#### [Your instructions]
Print the first line of the material below and each line after it, exactly as written, ending with the line that contains "door_face + 1))".

#### [Data shown]
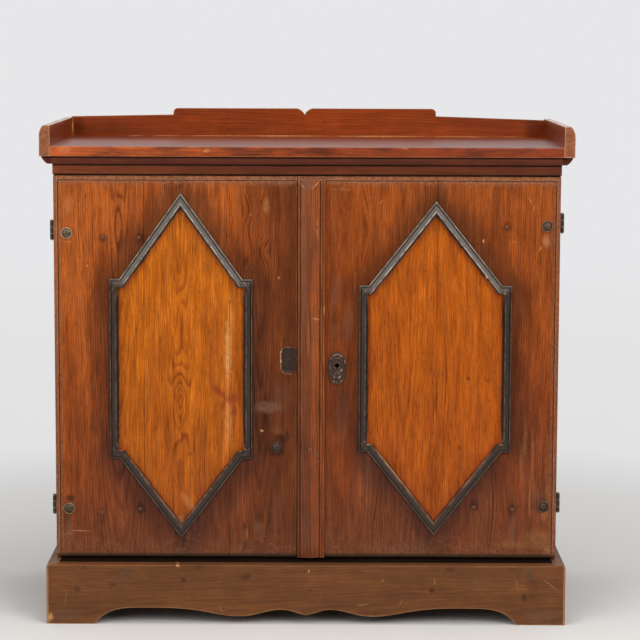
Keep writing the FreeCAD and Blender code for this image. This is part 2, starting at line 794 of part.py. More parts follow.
def make_strip():
    z0 = door_bottom - strip_bottom_gap
    z1 = door_top - strip_top_gap
    face = outline_face(strip_section(), lambda x, h: Vec(x, door_face - h, z0))
    strip = face.extrude(Vec(0, 0, z1 - z0))
    low = door_face - strip_shoulder + 0.4
    high = door_face - strip_ridge - 0.2
    hip = outline_face([(low, z1 + 1), (low, z1), (high, z1 - strip_hip), (high - 9, z1 - strip_hip),
                        (high - 9, z1 + 1)], lambda a, b: Vec(meeting_x - 1, a, b))
    strip = strip.cut(hip.extrude(Vec(strip_width + 2, 0, 0)))
    nails = []
    for inset, rise in strip_nails:
        x, z = meeting_x + inset, door_bottom + rise
        top = door_face - strip_height(x) + 0.5
        hole = cylinder_y(x, z, nail_shank + shank_clear, top - 9, door_face + 1)
        seat = cylinder_y(x, z, strip_nail_radius + shank_clear, top - 9, top)
        strip = strip.cut([hole, seat])
        nails.append(nail(x, z, top, strip_nail_radius, strip_height(x) - 0.6))
    parts["closing_strip"] = strip
    parts["strip_nails"] = Part.Compound(nails)


# ---- lock ----

def ellipse_disc(half_w, half_h, z, y0, y1):
    centre = Vec(key_x, y0, z)
    curve = Part.Ellipse(Vec(key_x, y0, z + half_h), Vec(key_x + half_w, y0, z), centre)
    return Part.Face(Part.Wire(curve.toShape())).extrude(Vec(0, y1 - y0, 0))


def make_lock():
    plate_z = key_z - plate_drop
    plate = ellipse_disc(plate_half_width, plate_half_height, plate_z, key_y, door_face)
    rim = ellipse_disc(plate_half_width, plate_half_height, plate_z, key_y - plate_rim_height,
                       key_y)
    rim = rim.cut(ellipse_disc(plate_half_width - plate_rim, plate_half_height - plate_rim,
                               plate_z, key_y - plate_rim_height - 1, key_y + 1))
    plate = plate.fuse(rim)
    parts["escutcheon"] = plate.cut(key_cutter(key_y - 5, door_face + 1))

    case_x = meeting_x + case_left
    case_z = key_z - case_below
    case = box(case_x, case_x + case_width, door_back, door_back + case_depth,
               case_z, case_z + case_height)
    case = case.cut(key_cutter(door_back - 1, door_back + key_depth_in_case))
    bolt_z = key_z + bolt_above_key
    bolt_y = door_back + bolt_depth
    bolt_x = case_x + bolt_inset
    tunnel = box(case_x - 1, bolt_x + bolt_length + 2, bolt_y - bolt_clear,
                 bolt_y + bolt_thickness + bolt_clear, bolt_z - bolt_clear,
                 bolt_z + bolt_height + bolt_clear)
    parts["lock_case"] = case.cut(tunnel)
    bolt = box(bolt_x, bolt_x + bolt_length, bolt_y, bolt_y + bolt_thickness,
               bolt_z, bolt_z + bolt_height)
    parts["lock_bolt"] = bolt

    right = left_meet - keeper_edge
    left = right - keeper_width
    keeper = box(left, right, door_back, bolt_y + bolt_thickness + keeper_clear + keeper_wall,
                 bolt_z - keeper_clear - keeper_end, bolt_z + bolt_height + keeper_clear + keeper_end)
    pocket = box(left + keeper_end, right + 1, bolt_y - keeper_clear,
                 bolt_y + bolt_thickness + keeper_clear, bolt_z - keeper_clear,
                 bolt_z + bolt_height + keeper_clear)
    parts["lock_keeper"] = keeper.cut(pocket)

    right = left_meet - keeper_plate_edge
    left = right - keeper_plate_width
    low = key_z - keeper_plate_below
    high = low + keeper_plate_height
    r = keeper_plate_corner
    bend = r * (1 - math.sqrt(0.5))
    steps = [(right, low), (right, high), (left + r, high), (left + bend, high - bend, left, high - r),
             (left, low + r), (left + bend, low + bend, left + r, low)]
    face = outline_face(steps, lambda a, b: Vec(a, door_face - keeper_plate_thickness, b))
    parts["keeper_plate"] = face.extrude(Vec(0, keeper_plate_thickness, 0))


# ---- turn button ----

def make_button():
    y0 = door_back + button_standoff
    y1 = y0 + button_thickness
    half = button_height / 2
    tip = button_z - button_length
    steps = [(button_x - half, button_z), (button_x, button_z + half, button_x + half, button_z),
             (button_x + half, tip + half), (button_x, tip, button_x - half, tip + half)]
    face = outline_face(steps, lambda a, b: Vec(a, y0, b))
    arm = face.extrude(Vec(0, button_thickness, 0))
    parts["turn_button"] = arm.cut(cylinder_y(button_x, button_z, pivot_radius + button_bore_clear,
                                              y0 - 1, y1 + 1))
    collar = cylinder_y(button_x, button_z, pivot_collar, door_back, y0 - button_side_clear)
    shank = cylinder_y(button_x, button_z, pivot_radius, door_face, y1 + button_side_clear)
    head = cylinder_y(button_x, button_z, pivot_head, y1 + button_side_clear,
                      y1 + button_side_clear + pivot_head_thickness)
    boss = dome_y(button_x, button_z, boss_radius, boss_dome, door_face)
    parts["button_pivot"] = boss.fuse([shank, collar, head])

    x1 = button_x - catch_offset + catch_width / 2
    x0 = x1 - catch_width
    web_z = lower_shelf_top
    top_z = web_z + catch_metal
    lip_y = y0 - catch_lip_clear - catch_metal
    shelf_front = carcase_front + shelf_setback
    web = box(x0, x1, lip_y, shelf_front, web_z, top_z)
    lip = box(x0, x1, lip_y, lip_y + catch_metal, top_z - catch_lip_drop, web_z + 1)
    plate = box(x0, x1, shelf_front - catch_metal, shelf_front, top_z - catch_plate, web_z + 1)
    parts["button_catch"] = web.fuse([lip, plate]).removeSplitter()


make_plinth()
make_carcase()
make_shelves()
make_top()
make_cornice()
make_hinges()
make_doors()
make_strip()
make_lock()
make_button()

os.makedirs("parts", exist_ok=True)
for name, shape in parts.items():
    shape.exportStep("parts/%s.step" % name)
    state = "ok" if shape.isValid() else "NOT VALID"
    print("%-26s solids %2d  volume %10.1f cm3  %s" % (name, len(shape.Solids),
                                                     shape.Volume / 1000, state))
print("%d nodes" % len(parts))
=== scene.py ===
import math
import bmesh
import bpy
from mathutils import Matrix, Vector


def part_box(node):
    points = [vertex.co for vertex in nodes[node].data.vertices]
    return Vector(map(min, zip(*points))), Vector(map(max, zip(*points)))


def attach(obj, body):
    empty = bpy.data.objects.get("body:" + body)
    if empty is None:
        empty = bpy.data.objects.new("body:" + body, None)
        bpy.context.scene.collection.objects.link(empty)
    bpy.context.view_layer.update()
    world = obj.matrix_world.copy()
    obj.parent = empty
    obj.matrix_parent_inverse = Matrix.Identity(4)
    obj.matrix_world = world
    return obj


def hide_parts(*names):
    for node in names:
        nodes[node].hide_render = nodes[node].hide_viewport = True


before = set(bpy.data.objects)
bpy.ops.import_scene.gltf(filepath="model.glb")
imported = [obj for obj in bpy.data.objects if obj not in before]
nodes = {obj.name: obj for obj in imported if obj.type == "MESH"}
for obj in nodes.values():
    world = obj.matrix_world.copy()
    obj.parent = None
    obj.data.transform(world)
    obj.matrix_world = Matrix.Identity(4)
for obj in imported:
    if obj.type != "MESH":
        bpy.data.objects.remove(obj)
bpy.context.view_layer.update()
print("cupboard: frame loaded,", len(nodes), "parts")


def tone(red, green, blue):
    # a colour picked on a 0-255 screen scale, made linear
    return [((c / 255 + 0.055) / 1.055) ** 2.4 if c > 10 else c / 255 / 12.92
            for c in (red, green, blue)] + [1.0]


class Net:
    def __init__(self, tree):
        self.tree = tree

    def put(self, socket, value):
        if value is None:
            return
        if isinstance(value, bpy.types.NodeSocket):
            self.tree.links.new(value, socket)
        else:
            socket.default_value = value

    def add(self, kind, inputs=None, **settings):
        made = self.tree.nodes.new("ShaderNode" + kind)
        for key, value in settings.items():
            setattr(made, key, value)
        for key, value in (inputs or {}).items():
            self.put(made.inputs[key], value)
        return made

    def calc(self, operation, *values):
        return self.add("Math", dict(enumerate(values)), operation=operation).outputs[0]

    def times(self, *values):   # a third value is added
        return self.calc("MULTIPLY_ADD" if len(values) == 3 else "MULTIPLY", *values)

    def plus(self, first, second):
        return self.calc("ADD", first, second)

    def less(self, first, second):
        return self.calc("SUBTRACT", first, second)

    def larger(self, first, second):
        return self.calc("MAXIMUM", first, second)

    def apart(self, first, second):
        return self.calc("ABSOLUTE", self.less(first, second))

    def vector(self, operation, *values):
        made = self.add("VectorMath", dict(enumerate(values)), operation=operation)
        return made.outputs["Value" if operation == "LENGTH" else "Vector"]

    def ease(self, value, start, end, low=0.0, high=1.0):
        made = self.add("MapRange", {0: value, 1: start, 2: end, 3: low, 4: high},
                        interpolation_type="SMOOTHSTEP")
        return made.outputs[0]

    def slide(self, value, start, end, low=0.0, high=1.0):
        return self.add("MapRange", {0: value, 1: start, 2: end, 3: low, 4: high}).outputs[0]

    def mix(self, factor, first, second, blend="MIX"):
        made = self.add("Mix", None, data_type="RGBA", blend_type=blend)
        for index, value in ((0, factor), (6, first), (7, second)):
            self.put(made.inputs[index], value)
        return made.outputs[2]

    def between(self, factor, first, second):   # two screen colours
        return self.mix(factor, tone(*first), tone(*second))

    def tint(self, colour, factor):   # a colour multiplied by another
        if isinstance(factor, tuple):
            factor = (*factor[:3], 1)
        return self.mix(1.0, colour, factor, "MULTIPLY")

    def deepen(self, colour, mask, factor, share=None):   # tinted where the mask says
        mask = mask if share is None else self.times(mask, share)
        return self.mix(mask, colour, self.tint(colour, factor))

    def cover(self, colour, mask, shade, share=None):   # a screen colour laid over where the mask says
        mask = mask if share is None else self.times(mask, share)
        return self.mix(mask, colour, tone(*shade))

    def noise(self, place, scale, detail=2.0, rough=0.5):   # scale is per mm, one or three numbers
        stretched = self.vector("MULTIPLY", place, scale if isinstance(scale, tuple) else (scale,) * 3)
        made = self.add("TexNoise",
                        {"Vector": stretched, "Scale": 1.0, "Detail": detail, "Roughness": rough})
        return made.outputs[0]

    def ramp(self, value, stops):
        made = self.add("ValToRGB", {0: value})
        bar = made.color_ramp
        while len(bar.elements) < len(stops):
            bar.elements.new(0.5)
        for element, (spot, colour) in zip(bar.elements, stops):
            element.position = spot
            element.color = tone(*colour)
        return made.outputs[0]

    def group(self, tree, **inputs):
        return self.add("Group", inputs, node_tree=tree).outputs

    def split(self, place):
        return self.add("SeparateXYZ", {0: place}).outputs

    def join(self, x, y, z):
        return self.add("CombineXYZ", {0: x, 1: y, 2: z}).outputs[0]

    def spot(self, parts, x, z, halfWidth, halfHeight, turn=0.0):
        # distance from a mark's centre seen from the front, 1 on its rim; plain sums, because a
        # shader has room for few vectors at a time
        cos, sin = math.cos(math.radians(turn)), math.sin(math.radians(turn))
        sums = []
        for ofX, ofZ, half in ((cos, -sin, halfWidth), (sin, cos, halfHeight)):
            value = -(x * ofX + z * ofZ) / half
            for source, share in ((parts[0], ofX), (parts[2], ofZ)):
                if abs(share) > 1e-6:
                    value = self.times(source, share / half, value)
            sums.append(value)
        square = self.times(sums[0], sums[0])
        return self.calc("SQRT", self.times(sums[1], sums[1], square))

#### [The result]
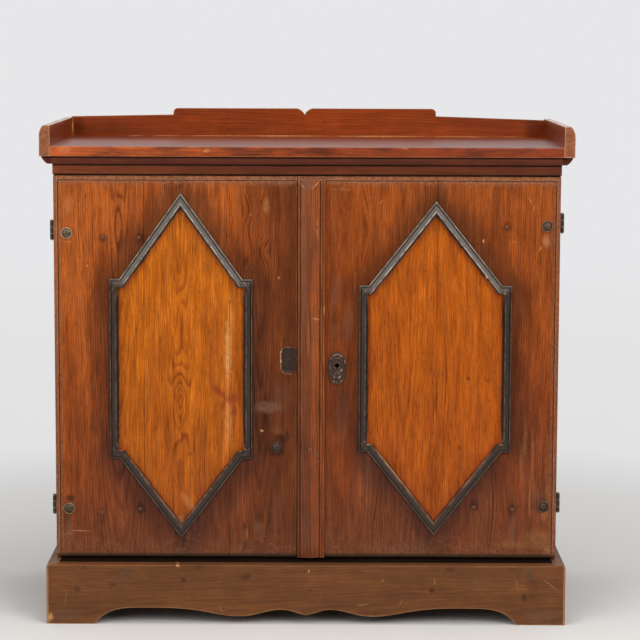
Keep writing the FreeCAD and Blender code for this image. This is part 2, starting at line 794 of part.py. More parts follow.
def make_strip():
    z0 = door_bottom - strip_bottom_gap
    z1 = door_top - strip_top_gap
    face = outline_face(strip_section(), lambda x, h: Vec(x, door_face - h, z0))
    strip = face.extrude(Vec(0, 0, z1 - z0))
    low = door_face - strip_shoulder + 0.4
    high = door_face - strip_ridge - 0.2
    hip = outline_face([(low, z1 + 1), (low, z1), (high, z1 - strip_hip), (high - 9, z1 - strip_hip),
                        (high - 9, z1 + 1)], lambda a, b: Vec(meeting_x - 1, a, b))
    strip = strip.cut(hip.extrude(Vec(strip_width + 2, 0, 0)))
    nails = []
    for inset, rise in strip_nails:
        x, z = meeting_x + inset, door_bottom + rise
        top = door_face - strip_height(x) + 0.5
        hole = cylinder_y(x, z, nail_shank + shank_clear, top - 9, door_face + 1)
        seat = cylinder_y(x, z, strip_nail_radius + shank_clear, top - 9, top)
        strip = strip.cut([hole, seat])
        nails.append(nail(x, z, top, strip_nail_radius, strip_height(x) - 0.6))
    parts["closing_strip"] = strip
    parts["strip_nails"] = Part.Compound(nails)


# ---- lock ----

def ellipse_disc(half_w, half_h, z, y0, y1):
    centre = Vec(key_x, y0, z)
    curve = Part.Ellipse(Vec(key_x, y0, z + half_h), Vec(key_x + half_w, y0, z), centre)
    return Part.Face(Part.Wire(curve.toShape())).extrude(Vec(0, y1 - y0, 0))


def make_lock():
    plate_z = key_z - plate_drop
    plate = ellipse_disc(plate_half_width, plate_half_height, plate_z, key_y, door_face)
    rim = ellipse_disc(plate_half_width, plate_half_height, plate_z, key_y - plate_rim_height,
                       key_y)
    rim = rim.cut(ellipse_disc(plate_half_width - plate_rim, plate_half_height - plate_rim,
                               plate_z, key_y - plate_rim_height - 1, key_y + 1))
    plate = plate.fuse(rim)
    parts["escutcheon"] = plate.cut(key_cutter(key_y - 5, door_face + 1))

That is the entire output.